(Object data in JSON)
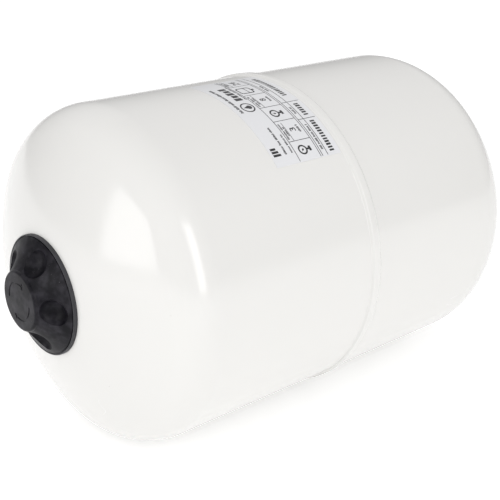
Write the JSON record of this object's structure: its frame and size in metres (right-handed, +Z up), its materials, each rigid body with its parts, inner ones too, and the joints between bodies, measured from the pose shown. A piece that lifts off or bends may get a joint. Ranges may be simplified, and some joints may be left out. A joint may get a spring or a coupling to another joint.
{
  "type": "expansion vessel",
  "caption": "White cylindrical expansion vessel with dished ends and a lapped mid seam, black finger-grip cap over its air valve, bolted flange and threaded pipe connection.",
  "frame": {"origin": "on the vessel axis, half way along the male thread of the water connection", "axes": "+X along the axis, out of the water connection; the capped air end is at -X. +Z up with the vessel lying on its side, the rating label towards the top of its -Y side"},
  "size_m": [0.5209, 0.2842, 0.2842],
  "materials": {
    "white_paint": "glossy powder coat, off-white",
    "weld_paint": "glossy powder coat over a weld bead",
    "zinc_steel": "zinc plated",
    "bolt_steel": "zinc plated, yellowish",
    "brass": "turned",
    "butyl": "matte",
    "seal_rubber": "satin",
    "cap_plastic": "satin, fine texture",
    "dust_plastic": "satin",
    "ptfe": "smooth",
    "spring_wire": "bright drawn wire",
    "label_film": "satin film, bluish white"
  },
  "bodies": {
    "vessel": {"air_shell": "white_paint", "water_shell": "white_paint", "seam_weld": "weld_paint", "neck_ring": "white_paint", "neck_weld": "weld_paint", "counter_flange": "zinc_steel", "connection_nipple": "zinc_steel", "nipple_weld": "zinc_steel", "flange_bolts": "bolt_steel", "spring_washers": "bolt_steel", "bladder": "butyl", "rating_label": "label_film", "valve_boss": "white_paint", "boss_weld": "weld_paint", "valve_stem": "brass", "valve_stem_seal": "seal_rubber", "core_barrel": "brass", "core_seal": "ptfe", "core_spring": "spring_wire"},
    "valve_pin": {"core_pin": "brass", "core_disc": "seal_rubber"},
    "dust_cap_pad": {"dust_cap_seal": "seal_rubber"},
    "dust_cap": {"dust_cap": "dust_plastic"},
    "rim_ring": {"rim_ring": "seal_rubber"},
    "cap_washer": {"cap_washer": "seal_rubber"},
    "protective_cap": {"protective_cap": "cap_plastic"}
  },
  "joints": [
    {"name": "cap_lift", "type": "slide", "parent": "vessel", "child": "rim_ring", "axis": [-1, 0, 0], "range_m": [0, 0.06]},
    {"name": "cap_screw", "type": "slide", "parent": "rim_ring", "child": "cap_washer", "axis": [-1, 0, 0], "range_m": [0, 0.009]},
    {"name": "cap_turn", "type": "hinge", "parent": "cap_washer", "child": "protective_cap", "pos_m": [-0.4945, 0, 0], "axis": [-1, 0, 0], "range_deg": [0, 1620]},
    {"name": "dust_cap_screw", "type": "slide", "parent": "vessel", "child": "dust_cap_pad", "axis": [-1, 0, 0], "range_m": [0, 0.00635]},
    {"name": "dust_cap_turn", "type": "hinge", "parent": "dust_cap_pad", "child": "dust_cap", "pos_m": [-0.4945, 0, 0], "axis": [-1, 0, 0], "range_deg": [0, 2880.1]},
    {"name": "valve_push", "type": "slide", "parent": "vessel", "child": "valve_pin", "axis": [1, 0, 0], "range_m": [0, 0.0012], "stiffness_N_per_m": 800, "springref_m": -0.0005, "deforming": ["core_spring"]}
  ],
  "couplings": [
    {"joint": "cap_screw", "follows": "cap_turn", "m_per_rad": 0.00031831},
    {"joint": "dust_cap_turn", "follows": "dust_cap_screw", "rad_per_m": 7913.3}
  ]
}
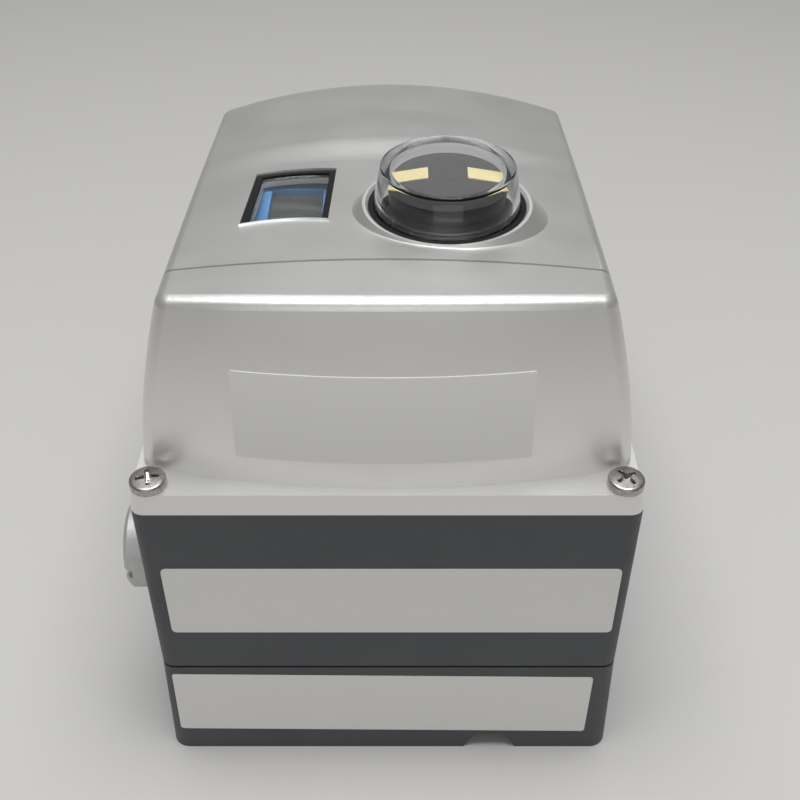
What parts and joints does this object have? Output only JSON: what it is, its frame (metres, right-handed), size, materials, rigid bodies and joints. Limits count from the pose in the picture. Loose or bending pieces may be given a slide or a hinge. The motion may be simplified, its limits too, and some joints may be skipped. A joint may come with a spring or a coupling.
{
  "type": "valve positioner",
  "caption": "Box-shaped valve positioner: dark base and extension housings, silver sloping cover with display window and a clear dial dome over a turning shaft.",
  "frame": {"origin": "centre of the bracket bolt pattern on the mounting plane, which is also the feedback shaft's axis", "axes": "+Z out through the cover and dial, -Y towards the labelled front, +X towards the plain side; conduit entries on -X, air ports on +Y"},
  "size_m": [0.1284, 0.181, 0.1502],
  "materials": {
    "base_paint": "fine textured dark grey paint on die-cast aluminium",
    "cover_paint": "fine grained silver metallic paint",
    "clear": "clear moulded plastic",
    "black_plastic": "satin black",
    "yellow": "pale signal yellow",
    "blue_plastic": "satin blue",
    "grey_plastic": "satin mid grey",
    "display": "dark display glass",
    "rubber": "black seal rubber",
    "steel": "stainless steel",
    "aluminium": "machined aluminium",
    "bronze": "sintered bronze",
    "board": "green circuit board",
    "plug_metal": "nickel plated"
  },
  "bodies": {
    "housing": {"base_housing": "base_paint", "base_gasket": "rubber", "extension_housing": "base_paint", "extension_screws": "steel", "cover_gasket": "rubber", "cover": "cover_paint", "cover_screws": "steel", "conduit_plug": "plug_metal", "conduit_plug_seal": "rubber", "base_conduit_plug": "plug_metal", "base_conduit_plug_seal": "rubber", "ground_screw": "steel", "exhaust_filter": "bronze", "indicator_dome": "clear", "dome_gasket": "rubber", "dome_clamp_ring": "aluminium", "clamp_screws": "steel", "window_frame": "black_plastic", "window_pane": "clear", "display_bracket": "aluminium", "display_module": "grey_plastic", "display_bezel": "blue_plastic", "display_glass": "display", "shaft_bush": "bronze", "position_sensor": "black_plastic", "extension_bush": "bronze", "switch_lower": "steel", "switch_upper": "steel", "switch_nuts": "steel", "switch_bracket": "aluminium", "extension_terminals": "grey_plastic", "spool_valve_body": "aluminium", "spool_end_covers": "aluminium", "prestage_unit": "aluminium", "board_pillars": "bronze", "controller_board": "board", "board_cover": "black_plastic", "board_screws": "steel"},
    "shaft": {"feedback_shaft": "steel", "shaft_gear": "grey_plastic", "shaft_seal": "rubber", "extension_shaft": "steel", "cam_lower": "aluminium", "cam_upper": "aluminium", "indicator_drum": "black_plastic", "indicator_bars": "yellow", "indicator_cap": "black_plastic"},
    "sensor_shaft": {"sensor_gear": "grey_plastic", "sensor_pin": "steel"},
    "spool_body": {"spool": "steel"},
    "button_up_key": {"button_up": "grey_plastic"},
    "button_down_key": {"button_down": "grey_plastic"},
    "button_enter_key": {"button_enter": "grey_plastic"},
    "button_cancel_key": {"button_cancel": "grey_plastic"}
  },
  "joints": [
    {"name": "shaft_turn", "type": "hinge", "parent": "housing", "child": "shaft", "pos_m": [0, 0, 0], "axis": [0, 0, 1], "continuous": true},
    {"name": "sensor_turn", "type": "hinge", "parent": "housing", "child": "sensor_shaft", "pos_m": [0, -0.03, 0.024], "axis": [0, 0, 1], "continuous": true},
    {"name": "spool_slide", "type": "slide", "parent": "housing", "child": "spool_body", "axis": [1, 0, 0], "range_m": [-0.0015, 0.0015]},
    {"name": "button_up_press", "type": "slide", "parent": "housing", "child": "button_up_key", "axis": [0, 0, 1], "range_m": [-0.0012, 0], "stiffness_N_per_m": 1200},
    {"name": "button_down_press", "type": "slide", "parent": "housing", "child": "button_down_key", "axis": [0, 0, 1], "range_m": [-0.0012, 0], "stiffness_N_per_m": 1200},
    {"name": "button_enter_press", "type": "slide", "parent": "housing", "child": "button_enter_key", "axis": [0, 0, 1], "range_m": [-0.0012, 0], "stiffness_N_per_m": 1200},
    {"name": "button_cancel_press", "type": "slide", "parent": "housing", "child": "button_cancel_key", "axis": [0, 0, 1], "range_m": [-0.0012, 0], "stiffness_N_per_m": 1200}
  ],
  "couplings": [
    {"joint": "sensor_turn", "follows": "shaft_turn", "ratio": -2}
  ]
}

*OBJECTIVE*:
Generate an exact reproduction of all entries.

*PROBLEM SOLUTION*:
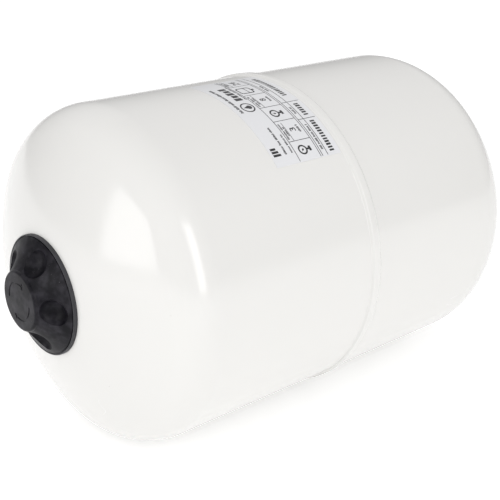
Write the JSON record of this object's structure: its frame and size in metres (right-handed, +Z up), its materials, each rigid body with its parts, inner ones too, and the joints between bodies, measured from the pose shown. A piece that lifts off or bends may get a joint. Ranges may be simplified, and some joints may be left out. A joint may get a spring or a coupling to another joint.
{
  "type": "expansion vessel",
  "caption": "White cylindrical expansion vessel with dished ends and a lapped mid seam, black finger-grip cap over its air valve, bolted flange and threaded pipe connection.",
  "frame": {"origin": "on the vessel axis, half way along the male thread of the water connection", "axes": "+X along the axis, out of the water connection; the capped air end is at -X. +Z up with the vessel lying on its side, the rating label towards the top of its -Y side"},
  "size_m": [0.5209, 0.2842, 0.2842],
  "materials": {
    "white_paint": "glossy powder coat, off-white",
    "weld_paint": "glossy powder coat over a weld bead",
    "zinc_steel": "zinc plated",
    "bolt_steel": "zinc plated, yellowish",
    "brass": "turned",
    "butyl": "matte",
    "seal_rubber": "satin",
    "cap_plastic": "satin, fine texture",
    "dust_plastic": "satin",
    "ptfe": "smooth",
    "spring_wire": "bright drawn wire",
    "label_film": "satin film, bluish white"
  },
  "bodies": {
    "vessel": {"air_shell": "white_paint", "water_shell": "white_paint", "seam_weld": "weld_paint", "neck_ring": "white_paint", "neck_weld": "weld_paint", "counter_flange": "zinc_steel", "connection_nipple": "zinc_steel", "nipple_weld": "zinc_steel", "flange_bolts": "bolt_steel", "spring_washers": "bolt_steel", "bladder": "butyl", "rating_label": "label_film", "valve_boss": "white_paint", "boss_weld": "weld_paint", "valve_stem": "brass", "valve_stem_seal": "seal_rubber", "core_barrel": "brass", "core_seal": "ptfe", "core_spring": "spring_wire"},
    "valve_pin": {"core_pin": "brass", "core_disc": "seal_rubber"},
    "dust_cap_pad": {"dust_cap_seal": "seal_rubber"},
    "dust_cap": {"dust_cap": "dust_plastic"},
    "rim_ring": {"rim_ring": "seal_rubber"},
    "cap_washer": {"cap_washer": "seal_rubber"},
    "protective_cap": {"protective_cap": "cap_plastic"}
  },
  "joints": [
    {"name": "cap_lift", "type": "slide", "parent": "vessel", "child": "rim_ring", "axis": [-1, 0, 0], "range_m": [0, 0.06]},
    {"name": "cap_screw", "type": "slide", "parent": "rim_ring", "child": "cap_washer", "axis": [-1, 0, 0], "range_m": [0, 0.009]},
    {"name": "cap_turn", "type": "hinge", "parent": "cap_washer", "child": "protective_cap", "pos_m": [-0.4945, 0, 0], "axis": [-1, 0, 0], "range_deg": [0, 1620]},
    {"name": "dust_cap_screw", "type": "slide", "parent": "vessel", "child": "dust_cap_pad", "axis": [-1, 0, 0], "range_m": [0, 0.00635]},
    {"name": "dust_cap_turn", "type": "hinge", "parent": "dust_cap_pad", "child": "dust_cap", "pos_m": [-0.4945, 0, 0], "axis": [-1, 0, 0], "range_deg": [0, 2880.1]},
    {"name": "valve_push", "type": "slide", "parent": "vessel", "child": "valve_pin", "axis": [1, 0, 0], "range_m": [0, 0.0012], "stiffness_N_per_m": 800, "springref_m": -0.0005, "deforming": ["core_spring"]}
  ],
  "couplings": [
    {"joint": "cap_screw", "follows": "cap_turn", "m_per_rad": 0.00031831},
    {"joint": "dust_cap_turn", "follows": "dust_cap_screw", "rad_per_m": 7913.3}
  ]
}
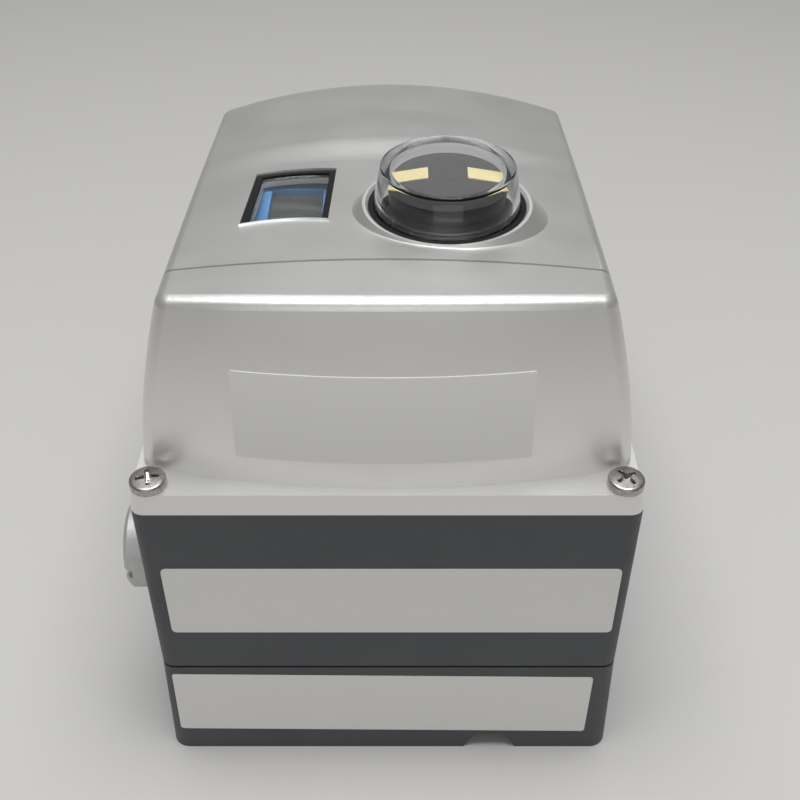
What parts and joints does this object have? Output only JSON: what it is, its frame (metres, right-handed), size, materials, rigid bodies and joints. Limits count from the pose in the picture. Loose or bending pieces may be given a slide or a hinge. The motion may be simplified, its limits too, and some joints may be skipped. A joint may come with a spring or a coupling.
{
  "type": "valve positioner",
  "caption": "Box-shaped valve positioner: dark base and extension housings, silver sloping cover with display window and a clear dial dome over a turning shaft.",
  "frame": {"origin": "centre of the bracket bolt pattern on the mounting plane, which is also the feedback shaft's axis", "axes": "+Z out through the cover and dial, -Y towards the labelled front, +X towards the plain side; conduit entries on -X, air ports on +Y"},
  "size_m": [0.1284, 0.181, 0.1502],
  "materials": {
    "base_paint": "fine textured dark grey paint on die-cast aluminium",
    "cover_paint": "fine grained silver metallic paint",
    "clear": "clear moulded plastic",
    "black_plastic": "satin black",
    "yellow": "pale signal yellow",
    "blue_plastic": "satin blue",
    "grey_plastic": "satin mid grey",
    "display": "dark display glass",
    "rubber": "black seal rubber",
    "steel": "stainless steel",
    "aluminium": "machined aluminium",
    "bronze": "sintered bronze",
    "board": "green circuit board",
    "plug_metal": "nickel plated"
  },
  "bodies": {
    "housing": {"base_housing": "base_paint", "base_gasket": "rubber", "extension_housing": "base_paint", "extension_screws": "steel", "cover_gasket": "rubber", "cover": "cover_paint", "cover_screws": "steel", "conduit_plug": "plug_metal", "conduit_plug_seal": "rubber", "base_conduit_plug": "plug_metal", "base_conduit_plug_seal": "rubber", "ground_screw": "steel", "exhaust_filter": "bronze", "indicator_dome": "clear", "dome_gasket": "rubber", "dome_clamp_ring": "aluminium", "clamp_screws": "steel", "window_frame": "black_plastic", "window_pane": "clear", "display_bracket": "aluminium", "display_module": "grey_plastic", "display_bezel": "blue_plastic", "display_glass": "display", "shaft_bush": "bronze", "position_sensor": "black_plastic", "extension_bush": "bronze", "switch_lower": "steel", "switch_upper": "steel", "switch_nuts": "steel", "switch_bracket": "aluminium", "extension_terminals": "grey_plastic", "spool_valve_body": "aluminium", "spool_end_covers": "aluminium", "prestage_unit": "aluminium", "board_pillars": "bronze", "controller_board": "board", "board_cover": "black_plastic", "board_screws": "steel"},
    "shaft": {"feedback_shaft": "steel", "shaft_gear": "grey_plastic", "shaft_seal": "rubber", "extension_shaft": "steel", "cam_lower": "aluminium", "cam_upper": "aluminium", "indicator_drum": "black_plastic", "indicator_bars": "yellow", "indicator_cap": "black_plastic"},
    "sensor_shaft": {"sensor_gear": "grey_plastic", "sensor_pin": "steel"},
    "spool_body": {"spool": "steel"},
    "button_up_key": {"button_up": "grey_plastic"},
    "button_down_key": {"button_down": "grey_plastic"},
    "button_enter_key": {"button_enter": "grey_plastic"},
    "button_cancel_key": {"button_cancel": "grey_plastic"}
  },
  "joints": [
    {"name": "shaft_turn", "type": "hinge", "parent": "housing", "child": "shaft", "pos_m": [0, 0, 0], "axis": [0, 0, 1], "continuous": true},
    {"name": "sensor_turn", "type": "hinge", "parent": "housing", "child": "sensor_shaft", "pos_m": [0, -0.03, 0.024], "axis": [0, 0, 1], "continuous": true},
    {"name": "spool_slide", "type": "slide", "parent": "housing", "child": "spool_body", "axis": [1, 0, 0], "range_m": [-0.0015, 0.0015]},
    {"name": "button_up_press", "type": "slide", "parent": "housing", "child": "button_up_key", "axis": [0, 0, 1], "range_m": [-0.0012, 0], "stiffness_N_per_m": 1200},
    {"name": "button_down_press", "type": "slide", "parent": "housing", "child": "button_down_key", "axis": [0, 0, 1], "range_m": [-0.0012, 0], "stiffness_N_per_m": 1200},
    {"name": "button_enter_press", "type": "slide", "parent": "housing", "child": "button_enter_key", "axis": [0, 0, 1], "range_m": [-0.0012, 0], "stiffness_N_per_m": 1200},
    {"name": "button_cancel_press", "type": "slide", "parent": "housing", "child": "button_cancel_key", "axis": [0, 0, 1], "range_m": [-0.0012, 0], "stiffness_N_per_m": 1200}
  ],
  "couplings": [
    {"joint": "sensor_turn", "follows": "shaft_turn", "ratio": -2}
  ]
}